┌─ Data shown

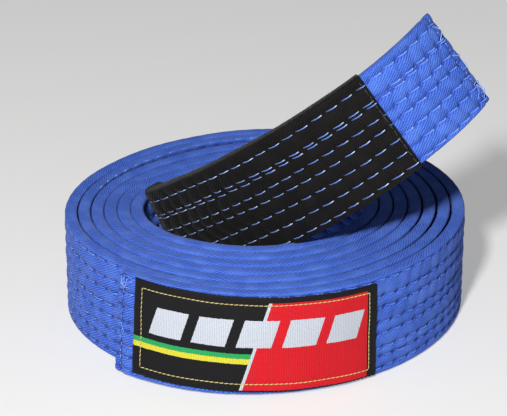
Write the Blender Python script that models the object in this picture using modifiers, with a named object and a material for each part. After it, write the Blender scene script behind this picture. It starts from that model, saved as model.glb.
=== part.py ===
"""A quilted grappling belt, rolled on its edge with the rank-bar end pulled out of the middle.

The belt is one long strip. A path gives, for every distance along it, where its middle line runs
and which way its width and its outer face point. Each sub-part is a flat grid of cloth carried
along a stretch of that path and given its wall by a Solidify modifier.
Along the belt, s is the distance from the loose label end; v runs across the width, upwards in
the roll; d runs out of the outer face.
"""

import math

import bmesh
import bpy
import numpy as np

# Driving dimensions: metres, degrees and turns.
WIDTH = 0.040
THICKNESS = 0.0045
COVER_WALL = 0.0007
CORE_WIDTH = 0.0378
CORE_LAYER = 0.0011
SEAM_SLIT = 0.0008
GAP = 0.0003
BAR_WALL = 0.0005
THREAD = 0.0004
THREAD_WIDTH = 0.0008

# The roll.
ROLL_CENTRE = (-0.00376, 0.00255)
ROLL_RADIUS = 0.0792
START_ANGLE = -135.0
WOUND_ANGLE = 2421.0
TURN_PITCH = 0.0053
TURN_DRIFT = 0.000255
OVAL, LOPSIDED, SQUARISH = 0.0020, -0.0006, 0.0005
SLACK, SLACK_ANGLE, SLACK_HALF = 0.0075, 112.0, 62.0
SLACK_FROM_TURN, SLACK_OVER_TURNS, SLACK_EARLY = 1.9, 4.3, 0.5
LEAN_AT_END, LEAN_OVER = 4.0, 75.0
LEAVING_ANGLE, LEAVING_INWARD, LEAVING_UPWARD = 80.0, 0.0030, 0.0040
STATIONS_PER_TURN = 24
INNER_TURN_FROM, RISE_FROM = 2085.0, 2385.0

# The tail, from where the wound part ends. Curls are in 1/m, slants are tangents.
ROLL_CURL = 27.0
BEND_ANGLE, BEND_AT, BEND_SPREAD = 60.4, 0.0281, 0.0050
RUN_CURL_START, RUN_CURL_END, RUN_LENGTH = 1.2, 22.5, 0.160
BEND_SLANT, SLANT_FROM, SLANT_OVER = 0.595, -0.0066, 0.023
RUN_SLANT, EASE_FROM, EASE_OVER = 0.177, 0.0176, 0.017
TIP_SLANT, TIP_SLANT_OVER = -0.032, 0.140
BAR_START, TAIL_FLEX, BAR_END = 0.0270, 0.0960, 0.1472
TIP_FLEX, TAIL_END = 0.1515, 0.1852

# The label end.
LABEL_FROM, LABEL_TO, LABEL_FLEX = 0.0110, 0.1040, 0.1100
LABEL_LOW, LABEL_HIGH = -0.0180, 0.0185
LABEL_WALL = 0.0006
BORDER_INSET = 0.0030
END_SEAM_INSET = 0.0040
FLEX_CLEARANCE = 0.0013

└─

▸ **Written instruction**
Copy out only the lines running from the beginning of the data to the line with "TIP_FLEX, TAIL_END = 0.1515, 0.1852", both ends included.

▸ **Correct answer**
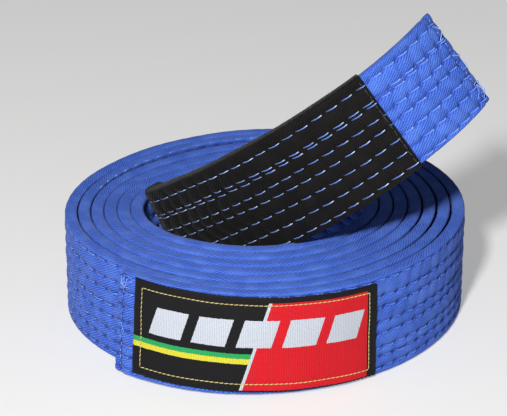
Write the Blender Python script that models the object in this picture using modifiers, with a named object and a material for each part. After it, write the Blender scene script behind this picture. It starts from that model, saved as model.glb.
=== part.py ===
"""A quilted grappling belt, rolled on its edge with the rank-bar end pulled out of the middle.

The belt is one long strip. A path gives, for every distance along it, where its middle line runs
and which way its width and its outer face point. Each sub-part is a flat grid of cloth carried
along a stretch of that path and given its wall by a Solidify modifier.
Along the belt, s is the distance from the loose label end; v runs across the width, upwards in
the roll; d runs out of the outer face.
"""

import math

import bmesh
import bpy
import numpy as np

# Driving dimensions: metres, degrees and turns.
WIDTH = 0.040
THICKNESS = 0.0045
COVER_WALL = 0.0007
CORE_WIDTH = 0.0378
CORE_LAYER = 0.0011
SEAM_SLIT = 0.0008
GAP = 0.0003
BAR_WALL = 0.0005
THREAD = 0.0004
THREAD_WIDTH = 0.0008

# The roll.
ROLL_CENTRE = (-0.00376, 0.00255)
ROLL_RADIUS = 0.0792
START_ANGLE = -135.0
WOUND_ANGLE = 2421.0
TURN_PITCH = 0.0053
TURN_DRIFT = 0.000255
OVAL, LOPSIDED, SQUARISH = 0.0020, -0.0006, 0.0005
SLACK, SLACK_ANGLE, SLACK_HALF = 0.0075, 112.0, 62.0
SLACK_FROM_TURN, SLACK_OVER_TURNS, SLACK_EARLY = 1.9, 4.3, 0.5
LEAN_AT_END, LEAN_OVER = 4.0, 75.0
LEAVING_ANGLE, LEAVING_INWARD, LEAVING_UPWARD = 80.0, 0.0030, 0.0040
STATIONS_PER_TURN = 24
INNER_TURN_FROM, RISE_FROM = 2085.0, 2385.0

# The tail, from where the wound part ends. Curls are in 1/m, slants are tangents.
ROLL_CURL = 27.0
BEND_ANGLE, BEND_AT, BEND_SPREAD = 60.4, 0.0281, 0.0050
RUN_CURL_START, RUN_CURL_END, RUN_LENGTH = 1.2, 22.5, 0.160
BEND_SLANT, SLANT_FROM, SLANT_OVER = 0.595, -0.0066, 0.023
RUN_SLANT, EASE_FROM, EASE_OVER = 0.177, 0.0176, 0.017
TIP_SLANT, TIP_SLANT_OVER = -0.032, 0.140
BAR_START, TAIL_FLEX, BAR_END = 0.0270, 0.0960, 0.1472
TIP_FLEX, TAIL_END = 0.1515, 0.1852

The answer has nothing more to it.